At the outset, it is vital to emphasise that the Supreme Court, while denying that the right to privacy is an “elitist construct” [Puttaswamy-I, 154], unanimously held that privacy and the right to social security revolves around the concept of the right to dignity, and stressed on the inter-dependency of the both [Puttaswamy-II, 116]. Further,the voluntary nature of the Aadhaar Act was a crucial factor in the Court’s decision to uphold its constitutionality.[Puttaswamy-II, 333-373].

The principles set by the Supreme Court are directly relevant to the current digitisation of welfare schemes. The digitisation efforts are effectively stripping away the voluntary aspect of the schemes. Even if consent is sought, the consent norms are often flouted and there is a lack of informed consent as the beneficiaries of welfare schemes usually lack digital literacy and a comprehensive understanding of privacy concerns. Notably, the Court remained silent on the issue of informed consent. Consequently, the consent of the beneficiaries of welfare schemes to data sharing is often inadequate and coerced due to the indispensable need to access welfare benefits, thereby contradicting the principle of dignity and the importance of voluntariness endorsed by the Court.

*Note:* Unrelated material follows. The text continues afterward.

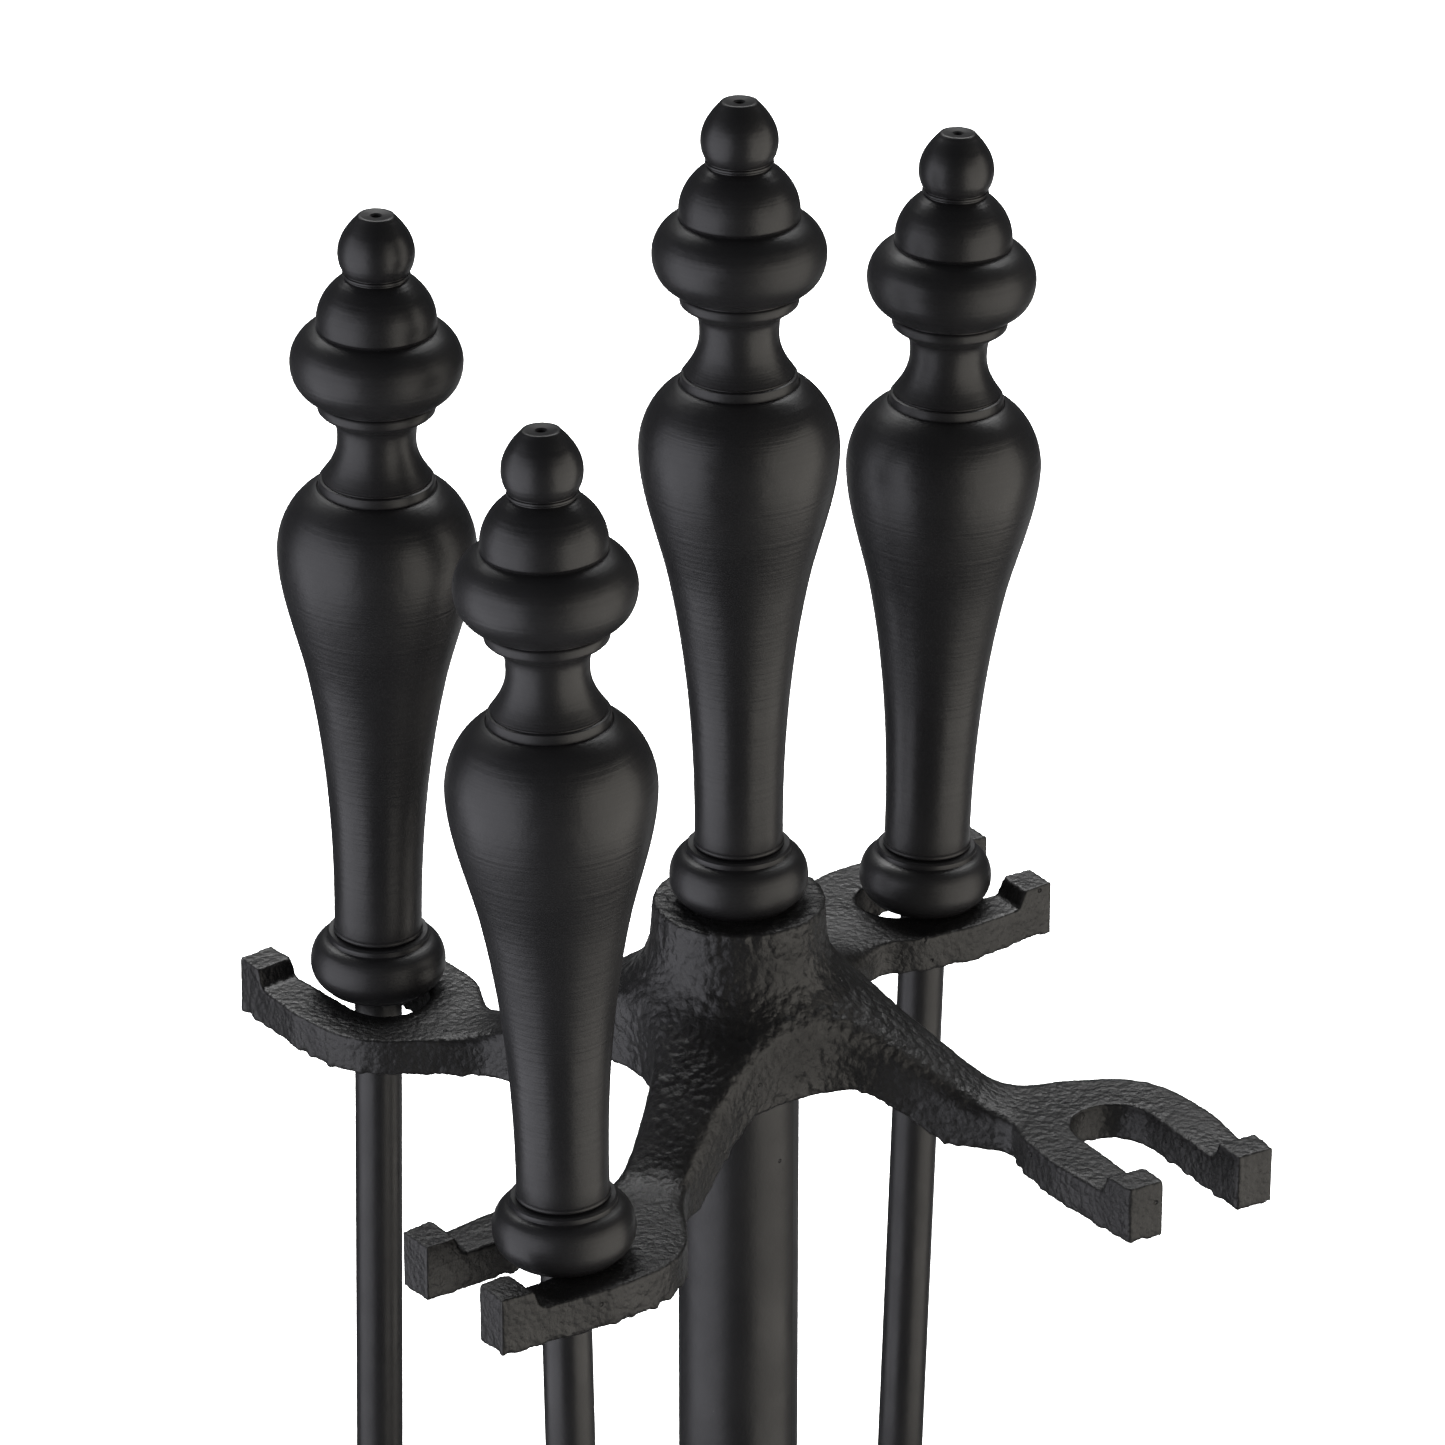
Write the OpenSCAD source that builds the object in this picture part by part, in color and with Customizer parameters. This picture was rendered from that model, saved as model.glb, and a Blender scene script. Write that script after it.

The Court also critically assessed whether the Aadhaar Act was a proportionate infringement of the relevant human rights by going through the four components of the proportionality test: whether the Act pursued a legitimate goal, whether the Act had a rational connection to the goal pursued, whether the Act was necessary, and whether there was a disproportionate impact on the right holder [Puttaswamy-II, 267]. When applying the proportionality test to digitised welfare schemes, it becomes evident that only one aspect of the test is satisfied—the pursuit of a legitimate goal.

In judging the rational connection criterion, the Court considered the corruption in implementation of welfare schemes proving detrimental to the economically weaker class, which justified the digitalisation these schemes under the Aadhaar Act [Puttaswamy-II, 279]. However, it is imperative to consider the failures of digitalised schemes on account of inaccuracy and errors in technology, and social exclusion. Moreover, the infringement of people’s rights for administrative convenience contradicts fundamental principles upheld by the Court [Puttaswamy-II, 378].

In terms of necessity, the failure to explore alternative options, such as anonymous IDs, blockchain technology, or other data minimisation techniques, exacerbates the disproportionality of the data collection process. This is especially concerning for vulnerable persons who may lack digital literacy. It is crucial to note that infringing upon the privacy of the poor deprives them of their dignity and denies them a chance to improve their socio-economic situation, considering the interdependency of socio-economic and civil rights, creating a Catch-22 situation.

The only safeguard lies in the Digital Personal Data Protection Act, 2023, which proves inefficient as it allows government to exempt any of its agencies from all provisions of the Act [section 17(2)(a)]. The exempted agency is not subject to the safeguards prescribed in the Act such as consent, purpose limitation, or collection limitation. As such, the digitisation of social welfare services in service of improved efficiency runs against the principles laid in Puttaswamy, and poses significant challenges to securing the fundamental rights of the economically disadvantaged.